SOURCE DATA
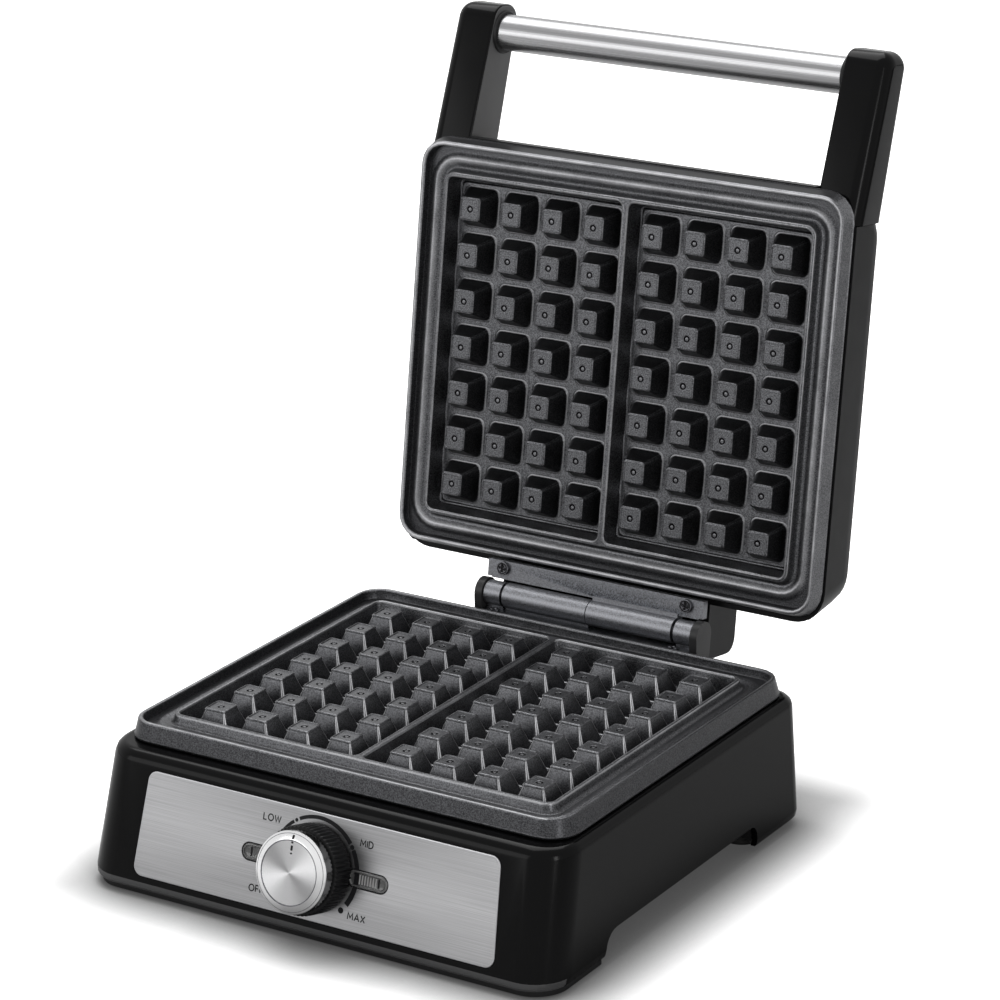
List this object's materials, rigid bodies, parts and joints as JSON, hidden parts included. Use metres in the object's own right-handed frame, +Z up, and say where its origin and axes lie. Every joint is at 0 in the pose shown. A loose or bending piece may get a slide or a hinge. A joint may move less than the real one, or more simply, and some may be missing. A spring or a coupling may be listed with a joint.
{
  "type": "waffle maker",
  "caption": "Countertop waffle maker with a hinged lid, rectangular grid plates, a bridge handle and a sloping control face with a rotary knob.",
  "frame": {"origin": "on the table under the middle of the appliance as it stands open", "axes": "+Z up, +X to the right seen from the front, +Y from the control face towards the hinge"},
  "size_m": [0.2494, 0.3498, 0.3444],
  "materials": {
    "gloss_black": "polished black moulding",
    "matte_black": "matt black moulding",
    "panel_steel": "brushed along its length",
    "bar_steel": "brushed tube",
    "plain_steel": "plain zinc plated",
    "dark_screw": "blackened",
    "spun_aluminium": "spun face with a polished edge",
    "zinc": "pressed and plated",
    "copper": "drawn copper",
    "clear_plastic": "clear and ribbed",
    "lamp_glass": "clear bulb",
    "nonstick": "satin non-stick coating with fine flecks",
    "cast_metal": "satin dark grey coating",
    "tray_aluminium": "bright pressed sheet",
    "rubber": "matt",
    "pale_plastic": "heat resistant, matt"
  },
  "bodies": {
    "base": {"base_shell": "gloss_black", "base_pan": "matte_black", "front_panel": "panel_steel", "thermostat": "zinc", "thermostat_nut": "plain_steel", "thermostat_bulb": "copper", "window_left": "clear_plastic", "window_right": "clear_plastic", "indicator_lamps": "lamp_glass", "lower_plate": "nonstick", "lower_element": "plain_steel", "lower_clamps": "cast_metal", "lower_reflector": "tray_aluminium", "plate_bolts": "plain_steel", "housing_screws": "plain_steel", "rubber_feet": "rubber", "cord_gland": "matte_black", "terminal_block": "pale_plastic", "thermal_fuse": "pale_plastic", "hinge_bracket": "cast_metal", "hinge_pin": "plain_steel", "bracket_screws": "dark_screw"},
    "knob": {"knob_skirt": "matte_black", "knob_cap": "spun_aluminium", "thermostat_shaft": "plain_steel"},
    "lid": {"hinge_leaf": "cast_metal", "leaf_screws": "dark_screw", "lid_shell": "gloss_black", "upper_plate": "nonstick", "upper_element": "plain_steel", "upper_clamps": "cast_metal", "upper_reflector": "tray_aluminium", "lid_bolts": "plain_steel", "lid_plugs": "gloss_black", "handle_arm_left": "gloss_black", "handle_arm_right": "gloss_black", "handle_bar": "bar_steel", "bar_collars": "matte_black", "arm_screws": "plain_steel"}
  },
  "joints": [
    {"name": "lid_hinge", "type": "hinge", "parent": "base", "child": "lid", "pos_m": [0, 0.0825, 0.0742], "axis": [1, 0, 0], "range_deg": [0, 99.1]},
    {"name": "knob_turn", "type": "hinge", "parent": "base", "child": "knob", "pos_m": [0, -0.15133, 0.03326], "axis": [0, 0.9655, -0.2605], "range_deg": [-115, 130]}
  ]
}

JOB
Set down every line of the listing above again, exactly as given.

SOLUTION
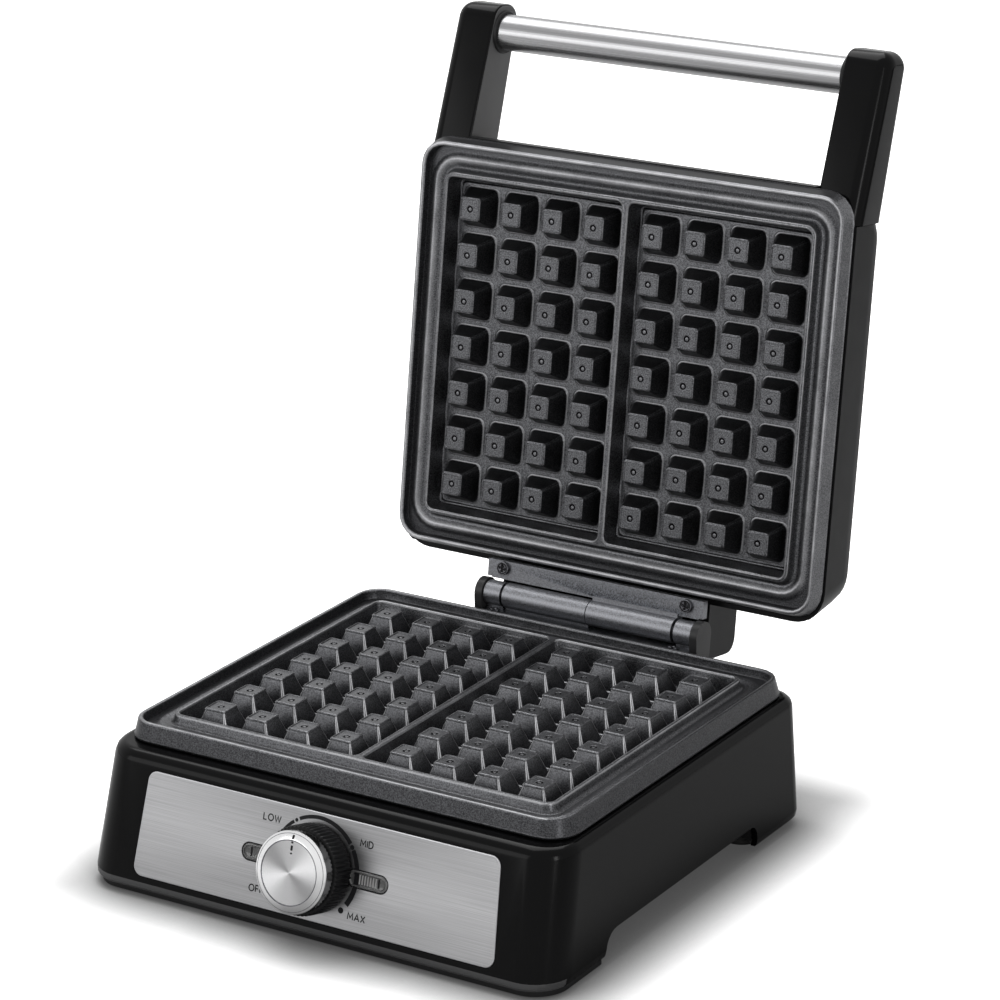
List this object's materials, rigid bodies, parts and joints as JSON, hidden parts included. Use metres in the object's own right-handed frame, +Z up, and say where its origin and axes lie. Every joint is at 0 in the pose shown. A loose or bending piece may get a slide or a hinge. A joint may move less than the real one, or more simply, and some may be missing. A spring or a coupling may be listed with a joint.
{
  "type": "waffle maker",
  "caption": "Countertop waffle maker with a hinged lid, rectangular grid plates, a bridge handle and a sloping control face with a rotary knob.",
  "frame": {"origin": "on the table under the middle of the appliance as it stands open", "axes": "+Z up, +X to the right seen from the front, +Y from the control face towards the hinge"},
  "size_m": [0.2494, 0.3498, 0.3444],
  "materials": {
    "gloss_black": "polished black moulding",
    "matte_black": "matt black moulding",
    "panel_steel": "brushed along its length",
    "bar_steel": "brushed tube",
    "plain_steel": "plain zinc plated",
    "dark_screw": "blackened",
    "spun_aluminium": "spun face with a polished edge",
    "zinc": "pressed and plated",
    "copper": "drawn copper",
    "clear_plastic": "clear and ribbed",
    "lamp_glass": "clear bulb",
    "nonstick": "satin non-stick coating with fine flecks",
    "cast_metal": "satin dark grey coating",
    "tray_aluminium": "bright pressed sheet",
    "rubber": "matt",
    "pale_plastic": "heat resistant, matt"
  },
  "bodies": {
    "base": {"base_shell": "gloss_black", "base_pan": "matte_black", "front_panel": "panel_steel", "thermostat": "zinc", "thermostat_nut": "plain_steel", "thermostat_bulb": "copper", "window_left": "clear_plastic", "window_right": "clear_plastic", "indicator_lamps": "lamp_glass", "lower_plate": "nonstick", "lower_element": "plain_steel", "lower_clamps": "cast_metal", "lower_reflector": "tray_aluminium", "plate_bolts": "plain_steel", "housing_screws": "plain_steel", "rubber_feet": "rubber", "cord_gland": "matte_black", "terminal_block": "pale_plastic", "thermal_fuse": "pale_plastic", "hinge_bracket": "cast_metal", "hinge_pin": "plain_steel", "bracket_screws": "dark_screw"},
    "knob": {"knob_skirt": "matte_black", "knob_cap": "spun_aluminium", "thermostat_shaft": "plain_steel"},
    "lid": {"hinge_leaf": "cast_metal", "leaf_screws": "dark_screw", "lid_shell": "gloss_black", "upper_plate": "nonstick", "upper_element": "plain_steel", "upper_clamps": "cast_metal", "upper_reflector": "tray_aluminium", "lid_bolts": "plain_steel", "lid_plugs": "gloss_black", "handle_arm_left": "gloss_black", "handle_arm_right": "gloss_black", "handle_bar": "bar_steel", "bar_collars": "matte_black", "arm_screws": "plain_steel"}
  },
  "joints": [
    {"name": "lid_hinge", "type": "hinge", "parent": "base", "child": "lid", "pos_m": [0, 0.0825, 0.0742], "axis": [1, 0, 0], "range_deg": [0, 99.1]},
    {"name": "knob_turn", "type": "hinge", "parent": "base", "child": "knob", "pos_m": [0, -0.15133, 0.03326], "axis": [0, 0.9655, -0.2605], "range_deg": [-115, 130]}
  ]
}